• **Data segment**
····················

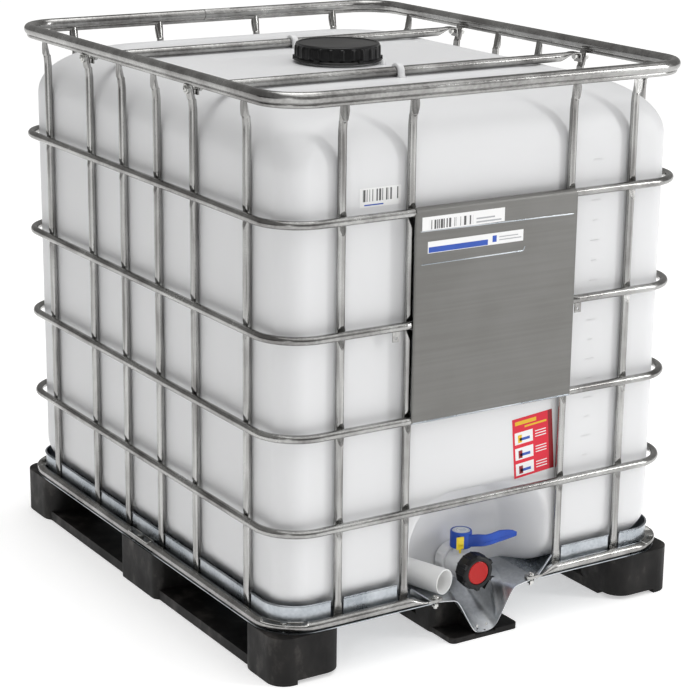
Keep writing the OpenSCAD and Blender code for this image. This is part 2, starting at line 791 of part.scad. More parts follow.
module outlet_gasket() {
  color("#333333") translate([0, 0, outlet_z]) difference() {
    rod_y(outlet_neck_r - 0.5, valve_flange_y, outlet_neck_end_y);
    rod_y(outlet_bore_r, valve_flange_y - cut, outlet_neck_end_y + cut);
  }
}

module valve_body() {
  color("white") difference() {
    union() {
      translate([0, 0, outlet_z]) rod_y(valve_flange_r, valve_flange_y - valve_flange_t, valve_flange_y);
      translate([0, 0, outlet_z]) rod_y(valve_r, valve_end_y, valve_flange_y - 1);
      translate([0, stem_y, outlet_z]) cylinder(r = stem_boss_r, h = stem_boss_top_z - outlet_z);
      translate([0, stem_y, stem_foot_z]) cylinder(r = stem_foot_r, h = outlet_z - stem_foot_z);
    }
    translate([0, 0, outlet_z]) rod_y(outlet_bore_r, valve_end_y - cut, valve_flange_y + cut);
    translate([0, stem_y, stem_bottom_z - 0.2]) cylinder(r = stem_r + stem_fit, h = 100);
  }
}

module valve_stem() {
  color("gainsboro") translate([0, stem_y, stem_bottom_z])
    cylinder(r = stem_r, h = stem_top_z - stem_bottom_z);
}

module valve_flap() {
  color("white") translate([0, stem_y, outlet_z]) difference() {
    union() {
      rod_y(flap_r, -flap_t / 2, flap_t / 2);
      translate([0, 0, -flap_r + 3]) cylinder(r = flap_hub_r, h = 2 * flap_r - 6);
    }
    translate([0, 0, -50]) cylinder(r = stem_r, h = 100);
    flap_seal_form();
  }
}

module flap_seal_form() {
  difference() {
    rod_y(seal_r, -seal_t / 2, seal_t / 2);
    rod_y(flap_r - 2.5, -flap_t, flap_t);
  }
}

module flap_seal() {
  color("#333333") translate([0, stem_y, outlet_z]) difference() {
    flap_seal_form();
    translate([0, 0, -50]) cylinder(r = stem_r + 0.1, h = 100);
    translate([0, 0, -flap_r + 3]) cylinder(r = flap_hub_r + 0.1, h = 2 * flap_r - 6);
  }
}

module lever() {
  color("royalblue") translate([0, stem_y, lever_z0]) difference() {
    union() {
      cylinder(r = lever_hub_r, h = lever_z1 - lever_z0);
      translate([0, 0, lever_leg_rise]) linear_extrude(lever_leg_h) polygon(lever_leg_plan);
      translate([0, lever_blade_y, 0]) rotate([90, 0, 0]) linear_extrude(lever_blade_t)
        polygon(lever_blade_side);
    }
    translate([0, 0, -cut]) cylinder(r = stem_r, h = stem_top_z - lever_z0 + cut);
    translate([0, 0, lever_z1 - lever_z0 - lever_disc_t]) cylinder(r = lever_disc_r, h = lever_disc_t + cut);
    translate([lever_flat_x0, 2 * lever_flat_y, -cut])
      cube([lever_flat_w, -lever_flat_y, lever_z1 - lever_z0 + 2 * cut]);
  }
}

module lever_disc() {
  color("gainsboro") translate([0, stem_y, lever_z1 - lever_disc_t])
    cylinder(r = lever_disc_r, h = lever_disc_t);
}

module tamper_clip() {
  y0 = stem_y + lever_flat_y - clip_gap - clip_t;
  z0 = lever_z0 - clip_drop;
  color("gold") translate([clip_x, y0, z0]) {
    translate([-clip_w / 2, 0, 0]) cube([clip_w, clip_t, clip_h]);
    translate([-clip_tongue_w / 2, 0, cut - clip_tongue_h]) cube([clip_tongue_w, clip_t, clip_tongue_h]);
  }
}

module outlet_cap() {
  color("#202022") translate([0, 0, outlet_z]) difference() {
    union() {
      rod_y(cap_r, cap_y1 + cap_bevel, cap_y0);
      rod_y(cap_r - cap_bevel - cut, cap_y1, cap_y0);
      for (i = [0 : cap_ribs - 1]) rotate([0, i * 360 / cap_ribs, 0])
        translate([cap_r - 2, cap_y1 + cap_bevel + 2, -cap_rib_w / 2])
          cube([cap_rib_r - cap_r + 2, cap_y0 - cap_y1 - 2 * cap_bevel, cap_rib_w]);
    }
    rod_y(cap_in_r, cap_y1 + cap_floor_t, cap_y0 + cut);
    rod_y(cap_window_r, cap_y1 - cut, cap_y1 + cap_floor_t + cut);
  }
}

module cap_disc() {
  color("crimson") translate([0, 0, outlet_z]) {
    rod_y(disc_r, cap_y1 + disc_inset, disc_seat_y);
    rod_y(cap_in_r - 0.4, disc_seat_y, disc_seat_y + disc_seat_t);
  }
}

module cap_gasket() {
  color("#333333") translate([0, 0, outlet_z]) difference() {
    rod_y(valve_r - 0.4, disc_seat_y + disc_seat_t, valve_end_y);
    rod_y(outlet_bore_r, cap_y1, valve_end_y + cut);
  }
}

module spout_tube() {
  color("white") translate([spout_at[0], spout_at[1], runner_h + tray_t + spout_r + spout_gap])
    rotate([0, 0, spout_turn])
    difference() {
      rod_y(spout_r, 0, spout_len);
      rod_y(spout_in_r, -cut, spout_len + cut);
    }
}

runner_left();
runner_middle();
runner_right();
floor_tray();
chute_plate();
chute_screws();
foot_bolts();
bottom_rail();
top_rail();
rail_sleeve();
for (i = [0 : 3]) hoop(i);
hoop_lugs();
for (i = [0 : 3]) front_upright(front_xs[i]);
for (i = [0 : 3]) rear_upright(rear_xs[i]);
for (i = [0 : 5]) left_upright(side_ys[i]);
for (i = [0 : 5]) right_upright(side_ys[i]);
cross_bar(-side_bar_y);  // cross_bar_front
cross_bar(side_bar_y);  // cross_bar_rear
cross_bar_bolts();
cross_bar_nuts();
label_plate();
plate_stickers();
bottle_stickers();
bottle();
lid();
lid_gasket();
outlet_nut();
outlet_gasket();
valve_body();
valve_stem();
valve_flap();
flap_seal();
lever();
lever_disc();
tamper_clip();
outlet_cap();
cap_disc();
cap_gasket();
spout_tube();
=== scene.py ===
"""Looks for the intermediate bulk container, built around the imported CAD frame.

Lengths are written in millimetres and turned into metres when a mesh is made.
"""

import math

import bmesh
import bpy
import numpy as np
from mathutils import Matrix, Vector


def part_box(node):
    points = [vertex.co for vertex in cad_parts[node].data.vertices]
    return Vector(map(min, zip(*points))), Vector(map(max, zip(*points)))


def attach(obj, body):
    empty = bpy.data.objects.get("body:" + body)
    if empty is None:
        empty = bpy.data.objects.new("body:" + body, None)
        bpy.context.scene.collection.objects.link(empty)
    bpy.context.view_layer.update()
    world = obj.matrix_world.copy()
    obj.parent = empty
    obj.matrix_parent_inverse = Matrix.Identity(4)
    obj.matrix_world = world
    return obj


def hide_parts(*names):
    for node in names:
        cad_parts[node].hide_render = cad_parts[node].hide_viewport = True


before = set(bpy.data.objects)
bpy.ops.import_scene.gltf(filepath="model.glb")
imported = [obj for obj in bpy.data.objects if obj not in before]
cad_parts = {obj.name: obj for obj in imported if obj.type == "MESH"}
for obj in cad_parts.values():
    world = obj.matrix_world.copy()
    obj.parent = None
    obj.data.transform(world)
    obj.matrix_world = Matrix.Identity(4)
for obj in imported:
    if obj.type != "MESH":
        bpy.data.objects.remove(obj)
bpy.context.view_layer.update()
MM = 0.001
TAU = 2 * math.pi
# Height of the outlet's axis, and the valve stem's place in front of the middle.
OUTLET_Z = 130
STEM_Y = -504


# ---------------------------------------------------------------- camera and studio

CAMERA_AZIMUTH = math.radians(-32.491)
CAMERA_ELEVATION = math.radians(16.207)
CAMERA_ROLL = math.radians(0.726)
CAMERA_AT = Vector((-2.3672, -3.7817, 1.7634))
CAMERA_LENS = 106.53
SENSOR = 36.0
SKY_COLOUR = (1.0, 0.99, 0.975, 1)
SKY_STRENGTH = 0.30
FLOOR_GLOW = 0.46
FLOOR_SIZE = 80.0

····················

• **Stated problem**
Starting at the line that contains "runner_left();" and ending at the line that contains "bpy.context.scene.collection.objects.link(empty)", repeat each line exactly, both ends included, and nothing else.

• **Solution to the exercise**
runner_left();
runner_middle();
runner_right();
floor_tray();
chute_plate();
chute_screws();
foot_bolts();
bottom_rail();
top_rail();
rail_sleeve();
for (i = [0 : 3]) hoop(i);
hoop_lugs();
for (i = [0 : 3]) front_upright(front_xs[i]);
for (i = [0 : 3]) rear_upright(rear_xs[i]);
for (i = [0 : 5]) left_upright(side_ys[i]);
for (i = [0 : 5]) right_upright(side_ys[i]);
cross_bar(-side_bar_y);  // cross_bar_front
cross_bar(side_bar_y);  // cross_bar_rear
cross_bar_bolts();
cross_bar_nuts();
label_plate();
plate_stickers();
bottle_stickers();
bottle();
lid();
lid_gasket();
outlet_nut();
outlet_gasket();
valve_body();
valve_stem();
valve_flap();
flap_seal();
lever();
lever_disc();
tamper_clip();
outlet_cap();
cap_disc();
cap_gasket();
spout_tube();
=== scene.py ===
"""Looks for the intermediate bulk container, built around the imported CAD frame.

Lengths are written in millimetres and turned into metres when a mesh is made.
"""

import math

import bmesh
import bpy
import numpy as np
from mathutils import Matrix, Vector


def part_box(node):
    points = [vertex.co for vertex in cad_parts[node].data.vertices]
    return Vector(map(min, zip(*points))), Vector(map(max, zip(*points)))


def attach(obj, body):
    empty = bpy.data.objects.get("body:" + body)
    if empty is None:
        empty = bpy.data.objects.new("body:" + body, None)
        bpy.context.scene.collection.objects.link(empty)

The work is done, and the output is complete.